Re-crawl strategy: tier sites by traffic and expected freshness; re-visit news daily, long-tail every few months.

For your own crawler: you almost certainly want to start with Common Crawl rather than re-fetch the open web. Then crawl deltas and the niche your business cares about.

URL Canonicalization

Before dedup, normalize: lowercase scheme and host, drop fragment (#anchor), sort query params, drop tracking params (utm_*, fbclid), strip default ports, resolve relative URLs against the base. Without this, HTTPS://Example.com:443/path?b=2&a=1#x and https://example.com/path?a=1&b=2 are different URLs and you crawl both.

Honor <link rel="canonical"> tags — the page tells you its preferred URL. Treat duplicates as references to the canonical, not as separate pages.

Failure Modes

Spider trap — a site generates infinite URLs (calendar with /day/{n}).

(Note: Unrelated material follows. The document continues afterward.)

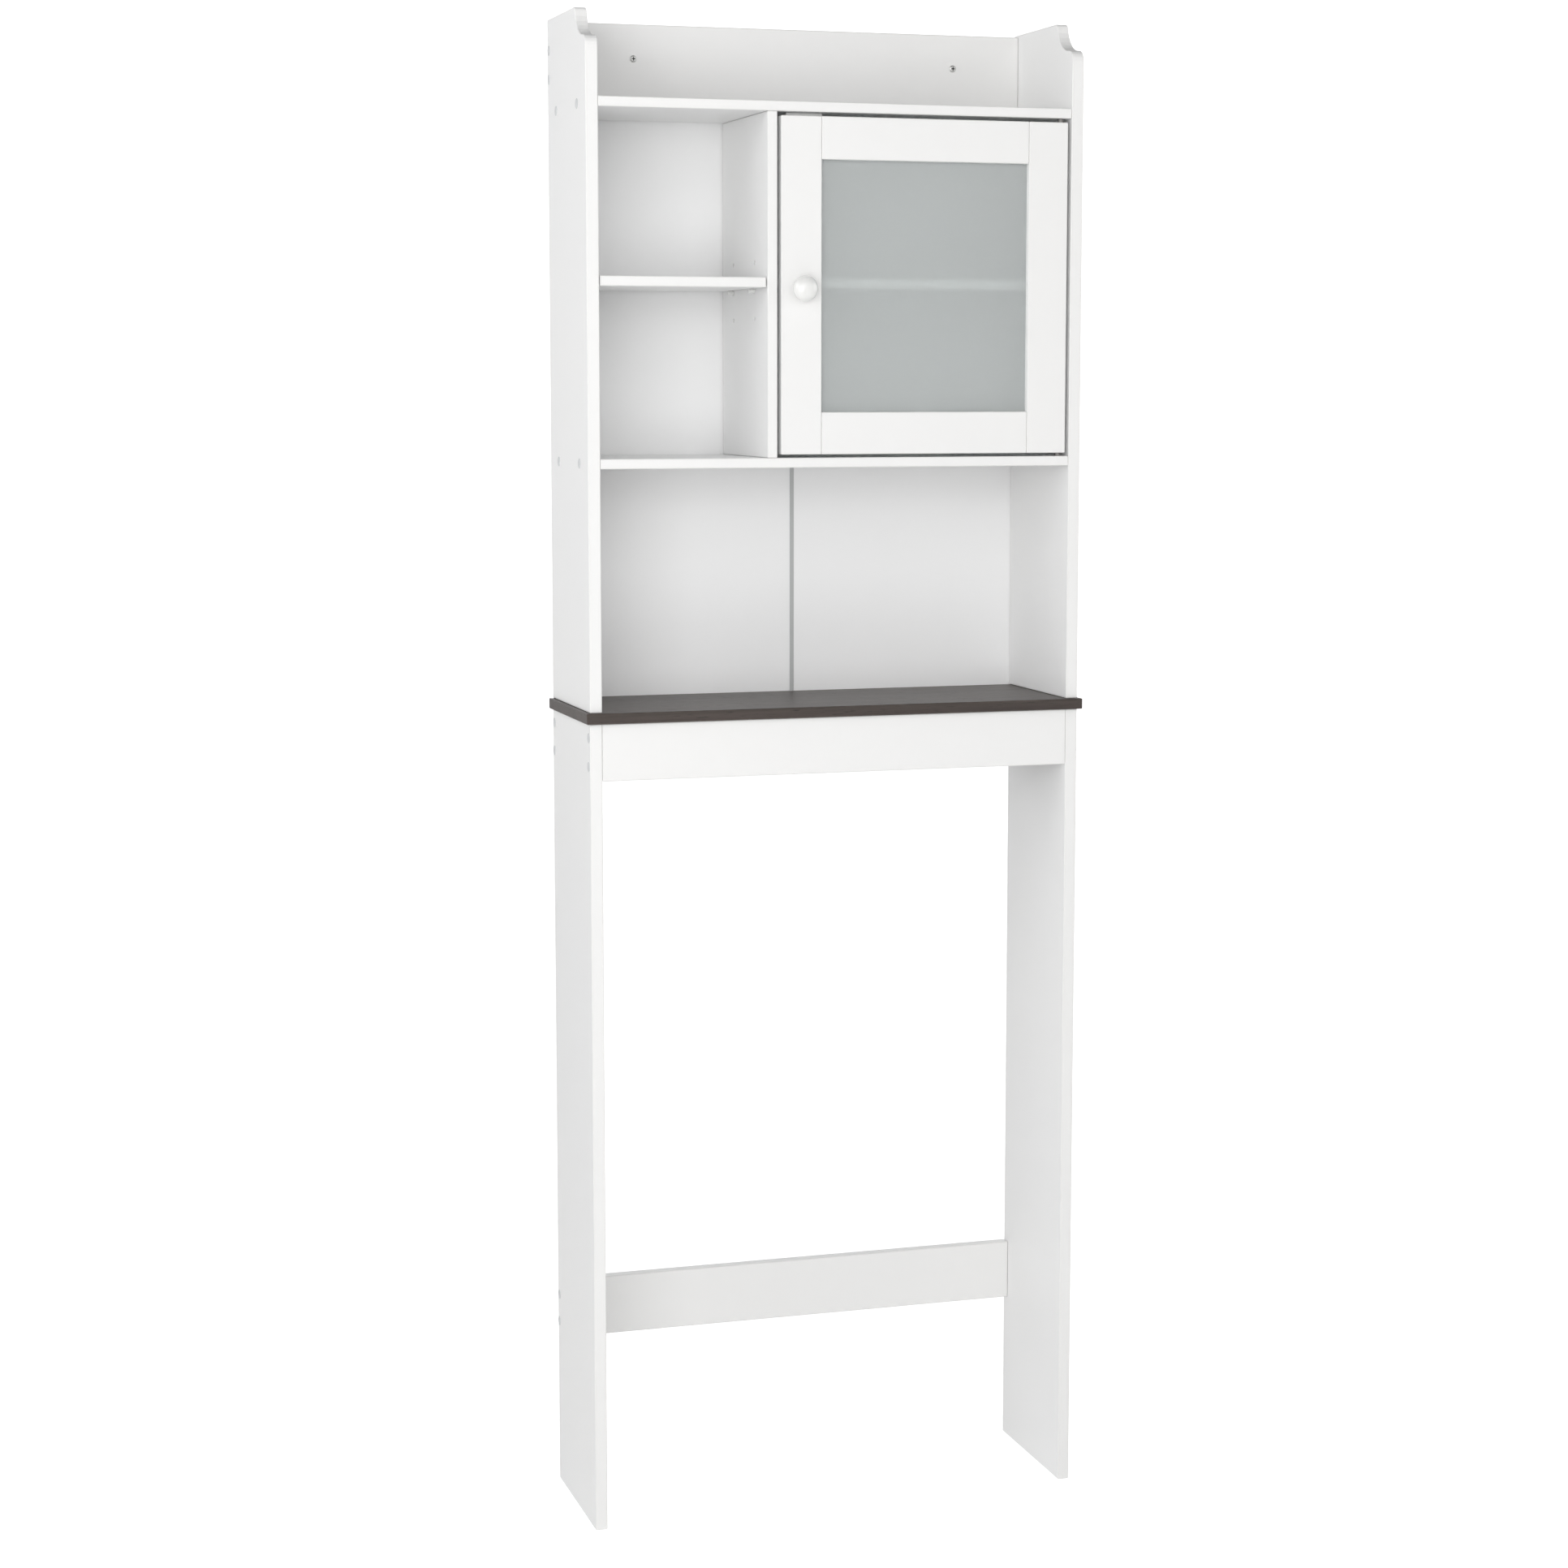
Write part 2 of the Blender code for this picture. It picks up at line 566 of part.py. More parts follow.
# ---- small fittings ----
def make_shelf_pins(plastic):
    """Four pins for each loose shelf: a stem in the panel, a collar and a short peg."""
    stem = PIN_DEPTH - CLEAR
    profile = [(0.0, -stem), (PIN_RADIUS - 0.0005, -stem), (PIN_RADIUS, -stem + 0.0005),
               (PIN_RADIUS, CLEAR), (0.0038, CLEAR), (0.0038, 0.0012), (PIN_RADIUS, 0.0012),
               (PIN_RADIUS, PIN_REACH - 0.0005), (PIN_RADIUS - 0.0005, PIN_REACH),
               (0.0, PIN_REACH)]
    faces = (
        ("left_shelf_pin_outer", -INNER, "+X"),
        ("left_shelf_pin_inner", PARTITION_LEFT, "-X"),
        ("right_shelf_pin_inner", PARTITION_RIGHT, "+X"),
        ("right_shelf_pin_outer", INNER, "-X"),
    )
    for name, x, way in faces:
        for row, y in zip(("front", "rear"), PIN_Y):
            turned(name + "_" + row, profile, plastic, (x, y, PIN_HEIGHT), TURN[way])


def make_side_screws(plastic):
    """Connecting screws with a flat white cap, driven through each side into the boards."""
    proud = SCREW_PROUD
    seat = SCREW_HEAD - proud
    cap = SCREW_HEAD_RADIUS
    profile = [(0.0, -proud), (cap - 0.0006, -proud), (cap, -proud + 0.0004), (cap, seat),
               (SCREW_SHANK_RADIUS, seat), (SCREW_SHANK_RADIUS, SCREW_LENGTH - 0.003),
               (0.0008, SCREW_LENGTH), (0.0, SCREW_LENGTH)]
    for side, hand, way in (("left", -1, "+X"), ("right", 1, "-X")):
        for joint, place in screw_places().items():
            turned(side + "_screw_" + joint, profile, plastic, (hand * HALF, *place), TURN[way])


def wall_screw_places():
    height = TOP_RAIL_TOP - 0.042
    return (("left", -0.210, height), ("right", 0.210, height))


def wall_screw_holes():
    return [((x, BACK - SIDE, z), "+Y", 0.002 + CLEAR, SIDE + 0.002) for _, x, z in wall_screw_places()]


def make_wall_screws(steel):
    """Pan-head screws through the top rail; each shank ends at the wall."""
    head = 0.0024
    profile = [(0.0, -head), (0.0028, -head), (0.0042, -head * 0.55), (0.0045, -0.0002),
               (0.002, -0.0002), (0.002, SIDE - 0.0006), (0.0015, SIDE - 0.0002),
               (0.0, SIDE - 0.0002)]
    for side, x, z in wall_screw_places():
        face = BACK - SIDE
        screw = turned("wall_screw_" + side, profile, steel, (x, face - 0.0001, z), TURN["+Y"])
        cut(screw, cross_cutter("wall_screw_cross_" + side, (x, face - head - 0.0001, z)))


def cross_cutter(name, place):
    """A plus-shaped recess cutter: a small cube whose four side faces are pulled out along X and Z."""
    slot = 0.0009
    arm = 0.00175
    bm = bmesh.new()
    bmesh.ops.create_cube(bm, size=slot)
    bmesh.ops.scale(bm, vec=(1.0, 2.2, 1.0), verts=bm.verts)
    bm.normal_update()
    sides = [face for face in bm.faces if abs(face.normal.y) < 0.5]
    for face in bmesh.ops.extrude_discrete_faces(bm, faces=sides)["faces"]:
        bmesh.ops.translate(bm, vec=face.normal * arm, verts=face.verts)
    return add_object(name, bm, None, place)


def make_dowels(wood):
    """Dowels through the counter board into the panels above and below."""
    half = COUNTER / 2 + DOWEL_GRIP
    point = 0.001
    profile = [(0.0, -half), (DOWEL_RADIUS - point, -half), (DOWEL_RADIUS, -half + point),
               (DOWEL_RADIUS, half - point), (DOWEL_RADIUS - point, half), (0.0, half)]
    middle = COUNTER_UNDERSIDE + COUNTER / 2
    for side, hand in (("left", -1), ("right", 1)):
        for row, place in zip(("front", "rear"), dowel_places(hand)):
            turned(side + "_dowel_" + row, profile, wood, (*place, middle))


def clear_scene():
    for item in list(bpy.data.objects):
        bpy.data.objects.remove(item, do_unlink=True)


def build():
    clear_scene()
    finish = make_materials()
    white = finish["white_paint"]
    plastic = finish["white_plastic"]
    steel = finish["zinc_steel"]
    for side, hand in (("left", -1), ("right", 1)):
        make_leg_panel(side, hand, white)
        make_upper_side(side, hand, white)
    make_counter_board(finish["dark_wood"])
    make_cross_boards(white)
    make_partition(white)
    make_loose_shelves(white)
    make_back(finish["hardboard"], plastic)
    hinge_axis = make_hinge_axis()
    make_door_frame(hinge_axis, white)
    make_glazing(hinge_axis, finish["frosted_glass"], plastic)
    make_knob(hinge_axis, finish["glazed_white"], steel)
    make_pivots(hinge_axis, steel, plastic)
    make_catch(hinge_axis, plastic, steel)
    make_shelf_pins(plastic)
    make_side_screws(plastic)
    make_wall_screws(steel)
    make_dowels(finish["beech"])


build()
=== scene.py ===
import math

import bmesh
import bpy
from mathutils import Matrix, Vector


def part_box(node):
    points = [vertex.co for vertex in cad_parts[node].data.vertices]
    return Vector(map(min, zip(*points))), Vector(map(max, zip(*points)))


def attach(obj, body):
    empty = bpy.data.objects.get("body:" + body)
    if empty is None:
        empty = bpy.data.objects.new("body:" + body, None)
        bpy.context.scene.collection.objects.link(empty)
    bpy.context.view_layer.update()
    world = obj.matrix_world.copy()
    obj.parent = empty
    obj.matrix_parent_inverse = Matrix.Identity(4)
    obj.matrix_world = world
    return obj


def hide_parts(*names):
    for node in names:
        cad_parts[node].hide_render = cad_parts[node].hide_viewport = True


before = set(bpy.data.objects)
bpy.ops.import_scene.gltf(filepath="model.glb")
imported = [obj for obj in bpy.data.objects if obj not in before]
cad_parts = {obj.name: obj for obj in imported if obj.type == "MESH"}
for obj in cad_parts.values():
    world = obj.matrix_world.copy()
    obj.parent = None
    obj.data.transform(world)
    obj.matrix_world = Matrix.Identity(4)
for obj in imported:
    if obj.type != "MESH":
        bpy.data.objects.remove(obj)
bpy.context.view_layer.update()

# ---- Camera ----
# A long lens a little to the rack's left at shoulder height, so the left side's outer face shows.
# The shift is kept small, so that the whole rack stays inside the frame from every side.
EYE = (-1.185, -3.699, 1.411)
LENS = 71.29
PITCH = -6.771
YAW = -17.142
SHIFT = -0.02
SENSOR = 36.0

camera_data = bpy.data.cameras.new("camera")
camera_data.lens = LENS
camera_data.sensor_width = SENSOR
camera_data.shift_y = SHIFT
camera = bpy.data.objects.new("camera", camera_data)
camera.location = EYE
camera.rotation_euler = (math.radians(90 + PITCH), 0.0, math.radians(YAW))
bpy.context.scene.collection.objects.link(camera)
bpy.context.scene.camera = camera

# ---- Studio ----
# A round white cove: a floor that curves up into a wall all the way round the rack, with soft
# boxes. The key hangs to the front left, so left faces stay nearly as light. The cove and the sky
# show brighter than they light the rack, so the backdrop stays white and the paint keeps its tone.
COVE_RADIUS = 8.0
COVE_BEND = 2.0
COVE_TOP = 7.0
COVE_WHITE = (0.88, 0.88, 0.88, 1)
SKY = 0.05
SKY_SEEN = 0.9


def principled(name, **values):
    """A material whose shader has the given socket values; returns material, tree and shader."""
    made = bpy.data.materials.new(name)
    made.use_nodes = True
    shader = made.node_tree.nodes["Principled BSDF"]
    for socket, value in values.items():
        shader.inputs[socket.replace("_", " ").title().replace("Ior", "IOR")].default_value = value
    return made, made.node_tree, shader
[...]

Defenses: per-host URL count cap, depth limit, regex pattern detection, tarpit blacklist.
Politeness violation cascade — a misconfiguration sends 1000 RPS to one host. Hard rate limit upstream of the fetcher, monitored.
Bloom filter saturation — FPR climbs as you cram more URLs in than sized for. Periodically swap to a fresh, larger filter (or use a counting Bloom for online resizing).
WARC corruption — partial writes on crash. Use the WARC file's offset-based recovery and write atomically (temp file + rename).

FAQ

Should I render every page?

No — 95%+ of pages have content in the HTML. Render only when the HTML is empty or links are missing (heuristic: less than 200 words extracted, fewer than 3 outgoing links).

How do you prioritize re-crawls?

Page-rank weighted recency model: high-rank pages re-crawl daily, long-tail every 30 days. Boost on detected change (RSS, sitemap lastmod, content hash diff).

What about HTTPS and certificate issues?

Validate certs in production; record cert errors as a soft signal (often a real error, sometimes site neglect). Do not bypass; a "skip cert check" mode is how you get phished.

Storage: WARC vs custom format?

WARC is the standard, parseable by every search-tool, supported by Common Crawl tooling. Use it unless you have a strong reason; custom formats become a tax on your future self.